I live in the UK, I don't know if that changes anything.

Thanks

Mark


----------



## Hairy_Lee (May 1, 2006)

you could just ask and see what happens.... try looking at their contact card; they might have one


----------



## DarkJokerX (May 1, 2006)

Asking seems to work fine for me.


----------



## markp (May 1, 2006)

I've tried that but it came up with nothing :-(

I don't recognise the name or anything... Is there anything else I can do?


----------



## Hairy_Lee (May 1, 2006)

this sounds like a round-about way of asking how to hack them lol 

There really isn't anything that can be done, so you asked them and they didn't tell you?... sounds like a good reason to block them if you ask me


----------



## markp (May 1, 2006)

lol God no!!

I found it hard enough to download msn messenger!!! Thats as far as my computer expertise goes!
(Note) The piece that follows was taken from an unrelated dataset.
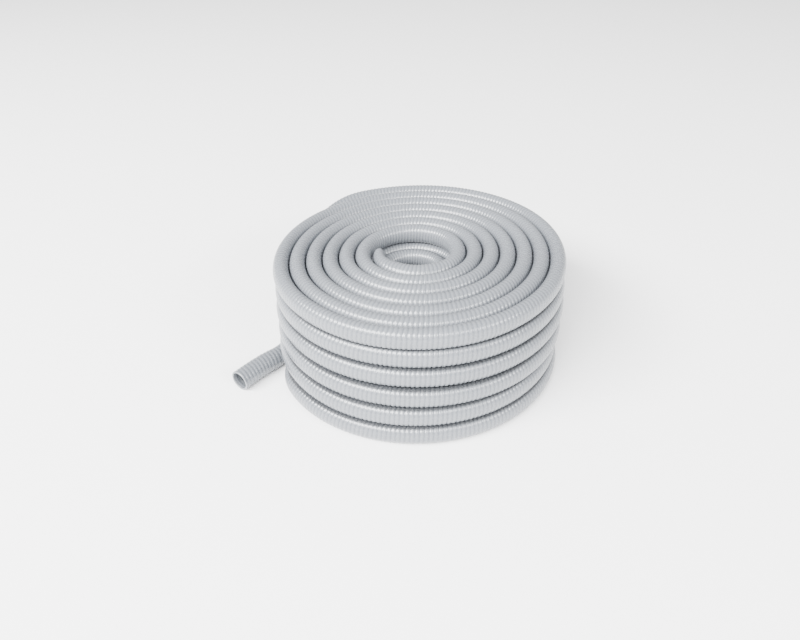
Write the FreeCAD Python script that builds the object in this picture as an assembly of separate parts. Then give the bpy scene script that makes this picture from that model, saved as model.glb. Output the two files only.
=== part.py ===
import FreeCAD, Part
import math
import os

# A long ribbed suction hose for a pool, wound in a coil that lies on its side.
# Units are millimetres. +Z is up and the coil rests on z = 0.
# Seen from above the turns run anticlockwise, and angles start at +X.

# The hose
hose_diameter = 45.0
hose_bore = 38.0
rib_pitch = 8.9
rib_depth = 1.2
rib_crest = 0.45

# The same hose pressed oval by the winding, and the play between its turns
turn_width = 32.8
turn_height = 41.6
turn_wall = 2.6
turn_gap = 0.7
level_gap = 1.3

# The coil: a flat spiral on top, and one outer turn on each level below it
levels = 6
top_turns = 6
inner_radius = 72.9
drop_angle = 128.0
drop_span = 90.0
drop_slack = 0.06
top_drop_angle = 138.5
top_drop_span = 41.0
level_lean = 3.6
level_flare = 1.2

# The inner end on top, straight for one diameter before the spiral takes over
inner_end_x = 62.0
inner_end_y = 8.4
inner_join_angle = 270.0

# The core: the turns hidden behind the outer ones, as one plain ring
core_seat = 0.3
core_play = 1.5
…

I was a bit concerned because there were a couple of things about that chat that made me suspicious and I'd just like to put my mind at rest.
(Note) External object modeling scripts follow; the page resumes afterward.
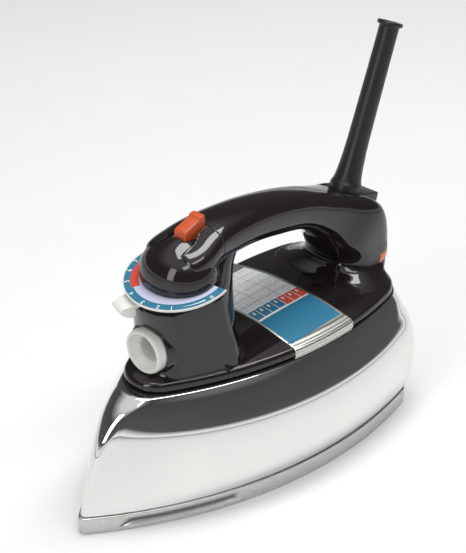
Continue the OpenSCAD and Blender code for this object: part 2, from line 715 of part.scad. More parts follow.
// ---- Front cap ----
// A dome on the dial with a neck that fills the space between the grip's two lobes
cap_t = 2.2;
module cap_dome(t, low = 0.35) {
    dial_frame() rotate_extrude($fn = fine) polygon([
        [0, low], [21.4 - t, low], [21.6 - t, 3], [20.6 - t, 7 - t / 2],
        [17.8 - t, 10 - t], [13 - t, 12 - t], [0, 13.6 - t]]);
}
module cap_neck(t) {
    translate([0, neck_w / 2 - t, 0]) rotate([90, 0, 0]) linear_extrude(neck_w - 2 * t) polygon([
        [leg_face - t, floor_z + 3], [45 - t, floor_z + 3], [45 - t, foot_z], [44 - t, foot_z + 5 - t],
        [40 - t, foot_z + 8.5 - t], [35 - t, foot_z + 10 - t], [leg_face - t, foot_z + 10 - t]]);
}
module dial_cap() color([0.09, 0.08, 0.09]) {
    difference() {
        union() {
            difference() {
                union() {
                    cap_dome(0);
                    cap_neck(0);
                }
                cap_dome(cap_t, -through);
                cap_neck(cap_t);
            }
            intersection() {
                cap_dome(cap_t / 2);
                translate([leg_face, -25, floor_z]) cube([30, 50, 1.6]);
            }
        }
        foot_space();
        peg(rod_x, rod_y, floor_z - through, floor_z + 3, rod_r + slip);
        difference() {
            grip_form(-seat, 0, 4.5, 12);
            neck_space(0);
        }
        translate([leg_face + seat - 100, -60, dial_z - 40]) cube([100, 120, 100]);
    }
}

// ---- Fasteners, post fittings and guard ----
module handle_bolts() color([0.55, 0.55, 0.57]) {
    web_top = housing_top + 8.4;
    peg(rear_bolt_x, 0, sole_h + 2, web_top, bolt_r);
    peg(rear_bolt_x, 0, web_top, web_top + 2.6, bolt_r * 1.9);
    peg(front_bolt_x, 0, roof_in - 2.6, roof_in, bolt_r * 1.9);
    peg(front_bolt_x, 0, roof_in - seat, housing_top + 14, bolt_r);
}

module rear_cover() color([0.10, 0.09, 0.10]) {
    difference() {
        grip_form(0, 8, 12, 16);
        grip_form(wall, 8, 12, 12);
        translate([post_seam - seat, -60, 0]) cube([200, 120, 200]);
        lamp_slot(seat);
        translate([post_seam - 20, -7, lamp_z - 1.5]) cube([25, 14, 3]);
        guard_pocket();
        translate([rear_x - 30, 0, lamp_z + 11]) rotate([0, 90, 0])
            cylinder(h = 40, r = 1.6 + seat, $fn = fine);
    }
}
module rear_cover_screw() color([0.55, 0.55, 0.57]) {
    translate([rear_x - 16, 0, lamp_z + 11]) rotate([0, 90, 0])
        cylinder(h = 14, r = 1.6, $fn = fine);
    translate([rear_x - 16, 0, lamp_z + 11]) rotate([0, 90, 0])
        cylinder(h = 1.2, r = 3, $fn = fine);
}

module terminal_block() color([0.88, 0.86, 0.80]) {
    difference() {
        translate([block_x - 6, -13, block_z]) cube([12, 26, 9]);
        for (side = [-1, 1]) peg(block_x, side * 9, block_z - 1, block_z + 20, 1.6);
    }
}

// Two leads run from the terminal block down to the element's pins
module lead_wires() color([0.75, 0.73, 0.68]) {
    for (side = [-1, 1]) {
        p = leg_end(side);
        pin = [p[0] + 4, p[1] - side, shield_z + 9 + 1.4];
        mid = [block_x, side * lead_y, tank_top - 10];
        roof = [block_x, side * lead_y, housing_top + 9];
        top = [block_x, side * 9, block_z - 1.4];
        run(pin, mid, 1.3);
        run(mid, roof, 1.3);
        run(roof, top, 1.3);
    }
}
module run(a, b, r) {
    d = b - a;
    translate(a) sphere(r = r + 0.3, $fn = 24);
    translate(b) sphere(r = r + 0.3, $fn = 24);
    translate(a) rotate([0, acos(d[2] / norm(d)), atan2(d[1], d[0])])
        cylinder(h = norm(d), r = r, $fn = 24);
}

module lamp_lens() color([0.93, 0.42, 0.20]) {
    intersection() {
        grip_form(-0.25, 8, 12, 16);
        lamp_slot(0);
    }
}
module neon_lamp() color([0.95, 0.75, 0.60]) {
    translate([rear_x - 6, -8, lamp_z]) rotate([-90, 0, 0]) cylinder(h = 16, r = 2.2, $fn = fine);
}

sleeve_profile = [
    [0, -20], [8.9, -20], [8.9, 4], [8.2, 5.2], [7.3, 12], [6.5, 22], [6.0, 45],
    [5.7, sleeve_l - 2.2], [7.1, sleeve_l - 2], [7.3, sleeve_l - 1], [7.1, sleeve_l],
    [0, sleeve_l]];
module sleeve_frame() {
    translate([guard_x - 9.5, 0, guard_top - 3]) rotate([0, -sleeve_lean, 0]) children();
}
module cord_guard() color([0.16, 0.16, 0.16]) {
    difference() {
        union() {
            guard_frame() translate([-guard_l, -guard_w / 2, -18])
                cube([guard_l, guard_w, 18]);
            sleeve_frame() intersection() {
                rotate_extrude($fn = fine) polygon(sleeve_profile);
                translate([-20, -20, -4]) cube([40, 40, sleeve_l + 10]);
            }
        }
        sleeve_frame() translate([0, 0, -40]) cylinder(h = sleeve_l + 60, r = cord_bore_r,
            $fn = fine);
        guard_frame() translate([-guard_l - 1, -guard_w, -30]) cube([guard_l + 2, guard_w * 2, 13]);
    }
}
module cord_clamp() color([0.85, 0.84, 0.80]) {
    guard_frame() difference() {
        translate([-guard_l + 3, -9, -22]) cube([guard_l - 8, 18, 4]);
        translate([-guard_l / 2, 0, -30]) cylinder(h = 20, r = 4.2, $fn = fine);
    }
}

soleplate();
heating_element();
element_pins();
chamber_cover();
cover_screws();
thermostat_base();
bimetal_blade();
contact_blades();
spindle();
heat_shield();
shell();
shell_screws();
water_tank();
valve_jet();
rod_seal();
valve_rod();
valve_spring();
spring_clip();
steam_button();
tank_housing();
lip_trim();
fill_funnel();
funnel_seal();
label_plate();
dial_scale();
dial_rim();
temperature_lever();
lever_clip();
handle();
dial_cap();
handle_bolts();
rear_cover();
rear_cover_screw();
terminal_block();
lead_wires();
lamp_lens();
neon_lamp();
cord_guard();
cord_clamp();
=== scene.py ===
# Steam iron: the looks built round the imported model.
# Sizes are in millimetres inside the functions and become metres when a mesh is made.
import math
import bpy
import bmesh
import numpy as np
from mathutils import Matrix, Vector
from mathutils.geometry import delaunay_2d_cdt


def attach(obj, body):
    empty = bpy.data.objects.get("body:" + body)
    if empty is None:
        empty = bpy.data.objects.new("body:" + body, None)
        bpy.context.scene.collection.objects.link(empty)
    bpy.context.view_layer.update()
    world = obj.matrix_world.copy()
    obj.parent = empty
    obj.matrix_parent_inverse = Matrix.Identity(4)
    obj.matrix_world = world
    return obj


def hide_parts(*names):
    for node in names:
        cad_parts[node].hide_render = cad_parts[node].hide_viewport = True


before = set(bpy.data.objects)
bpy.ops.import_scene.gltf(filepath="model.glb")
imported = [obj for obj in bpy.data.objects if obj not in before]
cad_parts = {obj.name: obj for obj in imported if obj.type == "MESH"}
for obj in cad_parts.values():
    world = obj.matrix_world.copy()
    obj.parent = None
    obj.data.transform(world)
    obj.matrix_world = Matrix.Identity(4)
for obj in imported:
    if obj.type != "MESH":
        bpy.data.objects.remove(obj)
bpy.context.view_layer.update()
print("frame loaded:", len(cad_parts), "nodes")

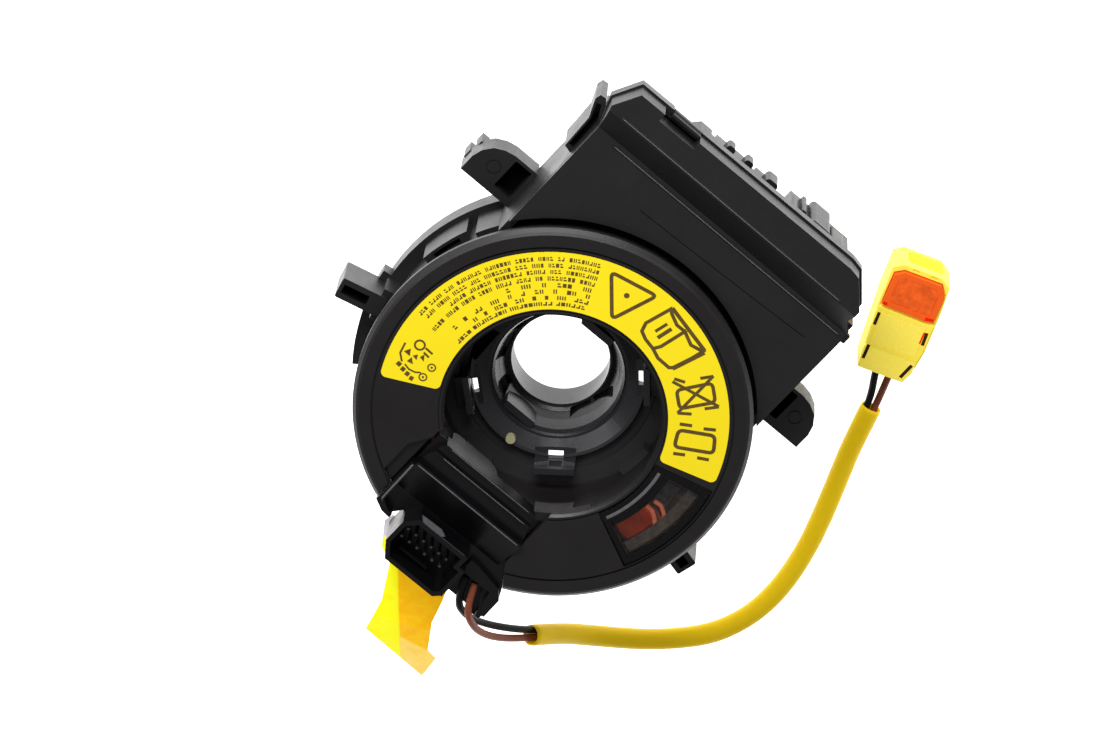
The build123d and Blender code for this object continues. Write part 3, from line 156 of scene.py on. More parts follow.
M = {}
M["case_plastic"] = moulded("case_plastic", (0.0072, 0.0068, 0.0078), 0.42, 0.08, 0.35, 0.014)
M["lid_plastic"] = moulded("lid_plastic", (0.0072, 0.0068, 0.0080), 0.47, 0.07, 0.22, 0.012)
M["rotor_plastic"] = moulded("rotor_plastic", (0.0072, 0.0058, 0.0058), 0.44, 0.07, 0.20, 0.010)
M["block_plastic"] = moulded("block_plastic", (0.0020, 0.0018, 0.0024), 0.32, 0.08, 0.40, 0.012, spec=0.42)
M["hub_plastic"] = moulded("hub_plastic", (0.021, 0.0195, 0.0235), 0.28, 0.08, 0.30, 0.012, 0.14)
M["natural_plastic"] = moulded("natural_plastic", (0.62, 0.60, 0.52), 0.38, 0.06, 0.3, 0.008)
M["red_plastic"] = moulded("red_plastic", (0.62, 0.055, 0.03), 0.35, 0.06, 0.3, 0.008)
# painted glow: cream_plastic, orange_plastic and sleeve_vinyl emit their own colour, brightening them as if lit by
# bounced light
M["cream_plastic"] = moulded("cream_plastic", (0.94, 0.77, 0.080), 0.50, 0.06, 0.25, 0.008, 0.04, spec=0.08, sss=0.04, painted_glow=0.14)
M["orange_plastic"] = moulded("orange_plastic", (0.92, 0.120, 0.012), 0.42, 0.06, 0.25, 0.008, 0.10, spec=0.18, painted_glow=0.05)
M["label_film"] = moulded("label_film", (0.95, 0.75, 0.010), 0.32, 0.05, 0.9, 0.004, 0.03, spec=0.35)
M["ribbon_film"] = moulded("ribbon_film", (0.60, 0.22, 0.14), 0.28, 0.05, 0.6, 0.004, 0.10)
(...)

I wasn't sure if it was possible to make a note of the email address and trace them that way by finding out the IP address and identifying them that way.

But then again I haven't got a clue what I'm talking about now!!


----------



## Hairy_Lee (May 1, 2006)

lol.... there is a /whois function in msn messenger.... you just type "/whois" with out the quote but they still have to accept... but i cant be sure if that function is still in msn messenger


----------



## markp (May 1, 2006)

But would that tell me anything if the person is using a false name?

Is it possible to find the IP address and identify them that way?

I thought that pretty much anyone was traceable and thats what has made me so paranoid!!


----------



## Hairy_Lee (May 1, 2006)

/whois.... should they accept will show you their IP address


----------



## markp (May 1, 2006)

How do you do ask who is?

And what does it look like to the person being asked?


----------



## markp (May 1, 2006)

I did a search on google for whois stuff and downloaded something but when I do a search I can't use @ so it isn't very helpful for email addresses!!

Help!

Should I be downloading something else?

I looked at the profile and the contact card but that didn't come up with anything :-(

Also the person I was chatting to went offline very suddenly as if I'd been blocked... If they have blocked me is it possible to ask whois ?


----------



## markp (May 1, 2006)

Any tips would be REALLY appreciated


----------



## Crazydude185 (May 1, 2006)

I'm pretty sure unless you have the consent of the other person... ther will not be a way. Messangers spend alot of money making it hard for you to not be able to trace somone else or else they would probably get some hefty law suits against them.


----------



## markp (May 1, 2006)

I thought it might be possible to find the IP address from the email address and identify him that way...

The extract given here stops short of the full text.